_GIVEN DATA:_

──────────────────────────────

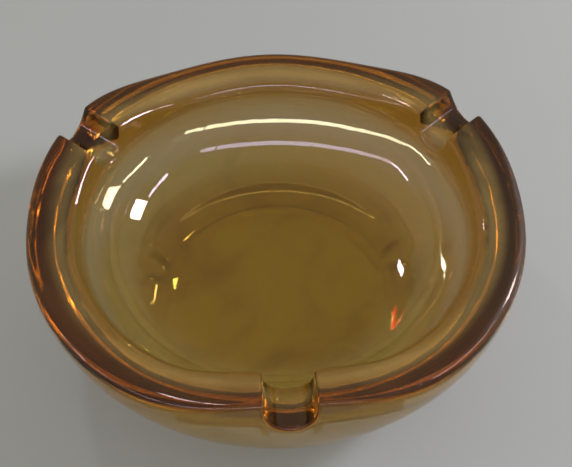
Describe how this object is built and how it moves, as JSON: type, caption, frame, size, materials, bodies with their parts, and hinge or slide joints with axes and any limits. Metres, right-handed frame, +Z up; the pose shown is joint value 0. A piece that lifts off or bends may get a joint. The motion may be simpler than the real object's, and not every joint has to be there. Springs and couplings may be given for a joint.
{
  "type": "glass ashtray",
  "caption": "Round pressed-glass ashtray with an iridescent amber lustre, a deep bowl, and cigarette rests pressed through a thick rim that swells up at each rest.",
  "frame": {"origin": "Centre of the foot, on the surface the ashtray stands on.", "axes": "+Z up along the bowl's axis. One rest opens to the front, -Y, and the others are 120 degrees round from it."},
  "size_m": [0.165, 0.165, 0.0487],
  "materials": {
    "lustre_glass": "transparent light-amber pressed glass with an iridescent orange, gold and purple-brown lustre, fire-polished"
  },
  "bodies": {
    "root": {"glass_bowl": "lustre_glass"}
  },
  "joints": []
}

──────────────────────────────

_WHAT IS BEING ASKED:_
Repeat the material above in full, keeping every word.

_ANSWER FOR THE TASK:_
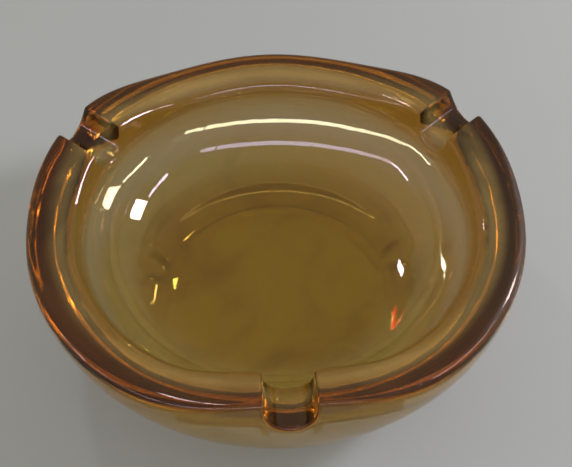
Describe how this object is built and how it moves, as JSON: type, caption, frame, size, materials, bodies with their parts, and hinge or slide joints with axes and any limits. Metres, right-handed frame, +Z up; the pose shown is joint value 0. A piece that lifts off or bends may get a joint. The motion may be simpler than the real object's, and not every joint has to be there. Springs and couplings may be given for a joint.
{
  "type": "glass ashtray",
  "caption": "Round pressed-glass ashtray with an iridescent amber lustre, a deep bowl, and cigarette rests pressed through a thick rim that swells up at each rest.",
  "frame": {"origin": "Centre of the foot, on the surface the ashtray stands on.", "axes": "+Z up along the bowl's axis. One rest opens to the front, -Y, and the others are 120 degrees round from it."},
  "size_m": [0.165, 0.165, 0.0487],
  "materials": {
    "lustre_glass": "transparent light-amber pressed glass with an iridescent orange, gold and purple-brown lustre, fire-polished"
  },
  "bodies": {
    "root": {"glass_bowl": "lustre_glass"}
  },
  "joints": []
}